§ **Data excerpt**
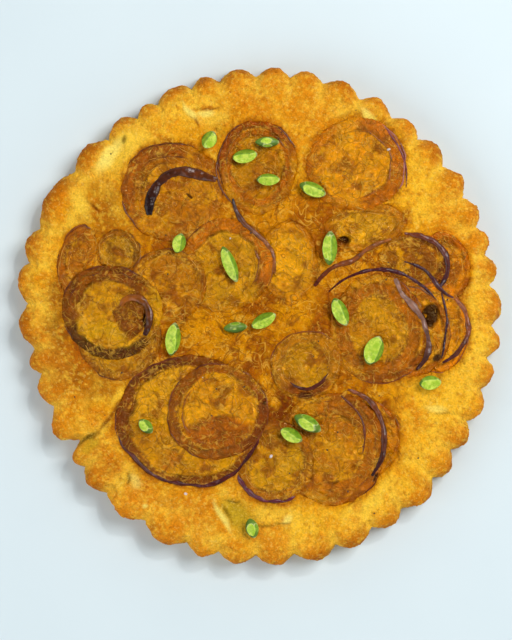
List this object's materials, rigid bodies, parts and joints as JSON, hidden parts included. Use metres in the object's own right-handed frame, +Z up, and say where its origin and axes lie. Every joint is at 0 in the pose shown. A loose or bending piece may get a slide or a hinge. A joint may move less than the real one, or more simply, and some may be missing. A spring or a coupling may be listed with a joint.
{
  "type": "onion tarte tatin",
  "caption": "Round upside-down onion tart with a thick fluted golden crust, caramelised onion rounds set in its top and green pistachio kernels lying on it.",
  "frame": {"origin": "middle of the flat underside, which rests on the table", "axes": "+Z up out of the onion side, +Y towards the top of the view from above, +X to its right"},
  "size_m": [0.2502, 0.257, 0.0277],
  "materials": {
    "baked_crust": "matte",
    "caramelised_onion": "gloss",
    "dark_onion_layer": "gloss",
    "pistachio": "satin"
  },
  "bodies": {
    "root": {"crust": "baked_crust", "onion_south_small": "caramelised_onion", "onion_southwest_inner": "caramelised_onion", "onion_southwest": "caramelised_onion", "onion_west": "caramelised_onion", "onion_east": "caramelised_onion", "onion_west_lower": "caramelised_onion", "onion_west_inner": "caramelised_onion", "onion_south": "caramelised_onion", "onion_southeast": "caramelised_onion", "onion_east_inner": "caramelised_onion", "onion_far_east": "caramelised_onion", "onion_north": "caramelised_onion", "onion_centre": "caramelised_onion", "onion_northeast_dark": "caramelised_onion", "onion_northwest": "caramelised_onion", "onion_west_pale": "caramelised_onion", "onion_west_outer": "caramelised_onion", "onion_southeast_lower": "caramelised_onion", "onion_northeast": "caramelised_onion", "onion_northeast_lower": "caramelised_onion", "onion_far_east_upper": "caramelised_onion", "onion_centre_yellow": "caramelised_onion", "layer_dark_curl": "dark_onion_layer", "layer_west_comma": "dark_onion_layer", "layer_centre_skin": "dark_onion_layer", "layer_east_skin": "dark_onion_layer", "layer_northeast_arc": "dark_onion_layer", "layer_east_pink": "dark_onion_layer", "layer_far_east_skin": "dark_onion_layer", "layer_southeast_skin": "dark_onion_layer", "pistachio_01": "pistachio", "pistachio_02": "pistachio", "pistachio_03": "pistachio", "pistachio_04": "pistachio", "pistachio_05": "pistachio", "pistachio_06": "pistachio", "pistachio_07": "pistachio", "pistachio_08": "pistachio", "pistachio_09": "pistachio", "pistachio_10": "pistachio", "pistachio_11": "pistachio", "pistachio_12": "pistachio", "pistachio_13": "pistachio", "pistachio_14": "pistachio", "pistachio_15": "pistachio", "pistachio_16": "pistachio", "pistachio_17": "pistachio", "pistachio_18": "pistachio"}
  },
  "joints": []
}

§ **Your task**
Reproduce the material exactly, with every line intact.

§ **Written reply**
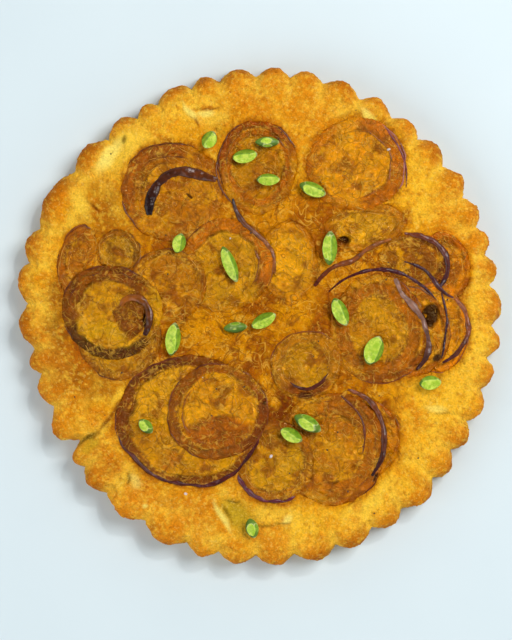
List this object's materials, rigid bodies, parts and joints as JSON, hidden parts included. Use metres in the object's own right-handed frame, +Z up, and say where its origin and axes lie. Every joint is at 0 in the pose shown. A loose or bending piece may get a slide or a hinge. A joint may move less than the real one, or more simply, and some may be missing. A spring or a coupling may be listed with a joint.
{
  "type": "onion tarte tatin",
  "caption": "Round upside-down onion tart with a thick fluted golden crust, caramelised onion rounds set in its top and green pistachio kernels lying on it.",
  "frame": {"origin": "middle of the flat underside, which rests on the table", "axes": "+Z up out of the onion side, +Y towards the top of the view from above, +X to its right"},
  "size_m": [0.2502, 0.257, 0.0277],
  "materials": {
    "baked_crust": "matte",
    "caramelised_onion": "gloss",
    "dark_onion_layer": "gloss",
    "pistachio": "satin"
  },
  "bodies": {
    "root": {"crust": "baked_crust", "onion_south_small": "caramelised_onion", "onion_southwest_inner": "caramelised_onion", "onion_southwest": "caramelised_onion", "onion_west": "caramelised_onion", "onion_east": "caramelised_onion", "onion_west_lower": "caramelised_onion", "onion_west_inner": "caramelised_onion", "onion_south": "caramelised_onion", "onion_southeast": "caramelised_onion", "onion_east_inner": "caramelised_onion", "onion_far_east": "caramelised_onion", "onion_north": "caramelised_onion", "onion_centre": "caramelised_onion", "onion_northeast_dark": "caramelised_onion", "onion_northwest": "caramelised_onion", "onion_west_pale": "caramelised_onion", "onion_west_outer": "caramelised_onion", "onion_southeast_lower": "caramelised_onion", "onion_northeast": "caramelised_onion", "onion_northeast_lower": "caramelised_onion", "onion_far_east_upper": "caramelised_onion", "onion_centre_yellow": "caramelised_onion", "layer_dark_curl": "dark_onion_layer", "layer_west_comma": "dark_onion_layer", "layer_centre_skin": "dark_onion_layer", "layer_east_skin": "dark_onion_layer", "layer_northeast_arc": "dark_onion_layer", "layer_east_pink": "dark_onion_layer", "layer_far_east_skin": "dark_onion_layer", "layer_southeast_skin": "dark_onion_layer", "pistachio_01": "pistachio", "pistachio_02": "pistachio", "pistachio_03": "pistachio", "pistachio_04": "pistachio", "pistachio_05": "pistachio", "pistachio_06": "pistachio", "pistachio_07": "pistachio", "pistachio_08": "pistachio", "pistachio_09": "pistachio", "pistachio_10": "pistachio", "pistachio_11": "pistachio", "pistachio_12": "pistachio", "pistachio_13": "pistachio", "pistachio_14": "pistachio", "pistachio_15": "pistachio", "pistachio_16": "pistachio", "pistachio_17": "pistachio", "pistachio_18": "pistachio"}
  },
  "joints": []
}